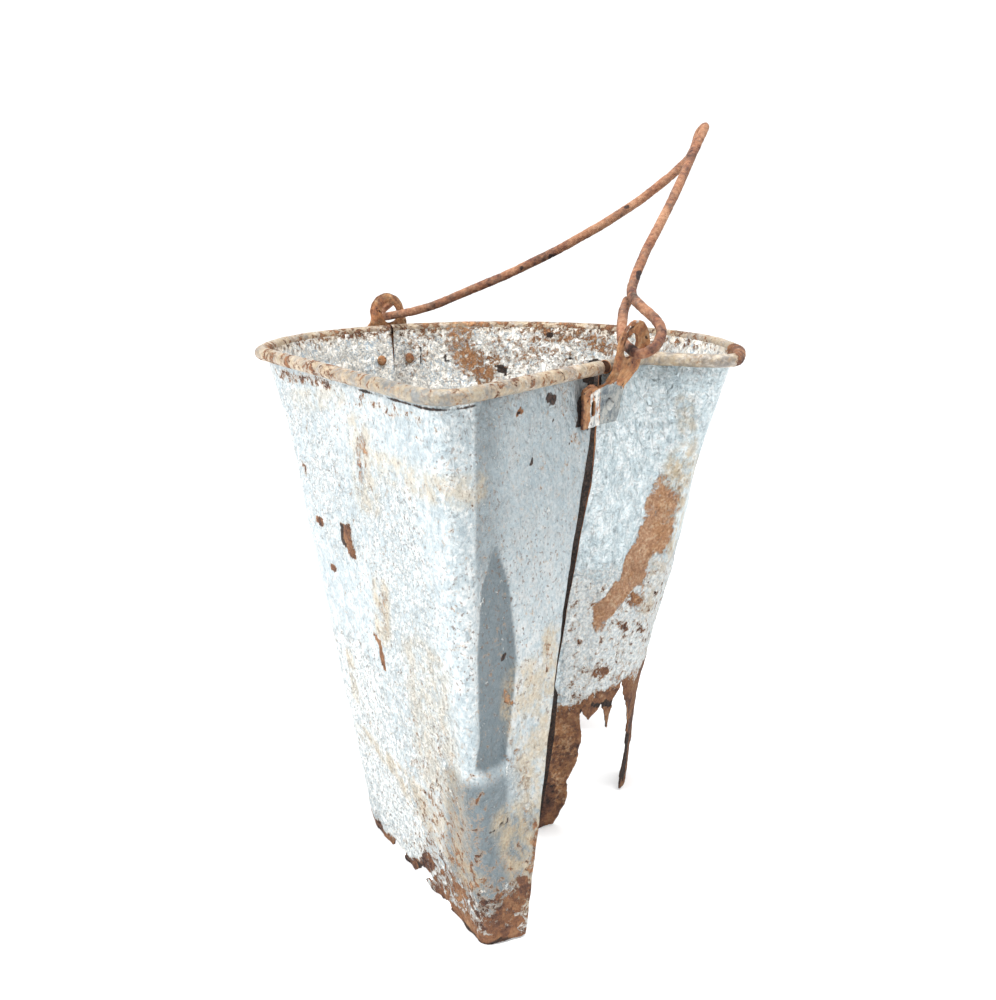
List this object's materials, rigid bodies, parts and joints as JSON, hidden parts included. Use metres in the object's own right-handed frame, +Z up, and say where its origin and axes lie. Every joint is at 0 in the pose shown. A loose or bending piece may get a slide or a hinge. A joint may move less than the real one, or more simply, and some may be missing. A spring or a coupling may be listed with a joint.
{
  "type": "old galvanised bucket",
  "caption": "Crushed, split and rusted-through galvanised steel bucket with a bent wire bail leaning to one side.",
  "frame": {"origin": "on the floor, under the middle of the whole object's bounding box", "axes": "+Z up from the floor, +X to the right and +Y to the back, with the split seam and its near ear at the front right"},
  "size_m": [0.3065, 0.3383, 0.4399],
  "materials": {
    "weathered_zinc_front": "old galvanising, dull, white and speckled, with orange rust at its torn edges",
    "weathered_zinc_rear": "old galvanising, dull, with large patches of orange and dark rust",
    "rusty_wire": "dull, rusted",
    "rusty_pressing": "golden brown rust over worn zinc",
    "rusty_rivet": "brown rust",
    "rusty_bail": "pitted brown and orange rust"
  },
  "bodies": {
    "bucket": {"front_shell": "weathered_zinc_front", "rear_shell": "weathered_zinc_rear", "front_rim_wire": "rusty_wire", "rear_rim_wire": "rusty_wire", "near_ear": "rusty_pressing", "far_ear": "rusty_pressing", "near_ear_rivet": "rusty_rivet", "far_ear_rivet_left": "rusty_rivet", "far_ear_rivet_right": "rusty_rivet"},
    "bail": {"bail": "rusty_bail"}
  },
  "joints": [
    {"name": "bail_hinge", "type": "hinge", "parent": "bucket", "child": "bail", "pos_m": [-0.00508, 0.04137, 0.3056], "axis": [-0.5965, 0.8026, -0.0008], "range_deg": [-134, 36]}
  ]
}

◆ ◆ ◆ ◆ ◆ ◆ ◆

TASK OBJECTIVE: Quote each line of the listing above exactly.

TASK ANSWER:
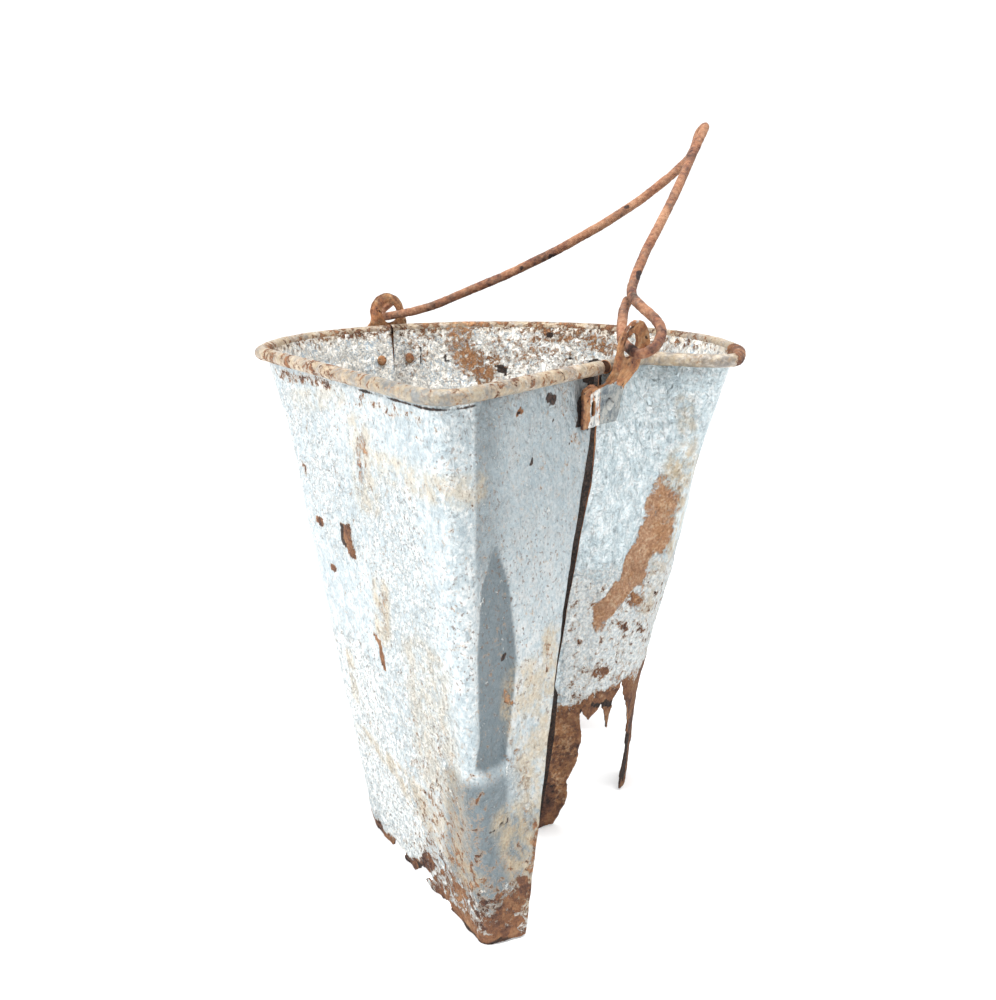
List this object's materials, rigid bodies, parts and joints as JSON, hidden parts included. Use metres in the object's own right-handed frame, +Z up, and say where its origin and axes lie. Every joint is at 0 in the pose shown. A loose or bending piece may get a slide or a hinge. A joint may move less than the real one, or more simply, and some may be missing. A spring or a coupling may be listed with a joint.
{
  "type": "old galvanised bucket",
  "caption": "Crushed, split and rusted-through galvanised steel bucket with a bent wire bail leaning to one side.",
  "frame": {"origin": "on the floor, under the middle of the whole object's bounding box", "axes": "+Z up from the floor, +X to the right and +Y to the back, with the split seam and its near ear at the front right"},
  "size_m": [0.3065, 0.3383, 0.4399],
  "materials": {
    "weathered_zinc_front": "old galvanising, dull, white and speckled, with orange rust at its torn edges",
    "weathered_zinc_rear": "old galvanising, dull, with large patches of orange and dark rust",
    "rusty_wire": "dull, rusted",
    "rusty_pressing": "golden brown rust over worn zinc",
    "rusty_rivet": "brown rust",
    "rusty_bail": "pitted brown and orange rust"
  },
  "bodies": {
    "bucket": {"front_shell": "weathered_zinc_front", "rear_shell": "weathered_zinc_rear", "front_rim_wire": "rusty_wire", "rear_rim_wire": "rusty_wire", "near_ear": "rusty_pressing", "far_ear": "rusty_pressing", "near_ear_rivet": "rusty_rivet", "far_ear_rivet_left": "rusty_rivet", "far_ear_rivet_right": "rusty_rivet"},
    "bail": {"bail": "rusty_bail"}
  },
  "joints": [
    {"name": "bail_hinge", "type": "hinge", "parent": "bucket", "child": "bail", "pos_m": [-0.00508, 0.04137, 0.3056], "axis": [-0.5965, 0.8026, -0.0008], "range_deg": [-134, 36]}
  ]
}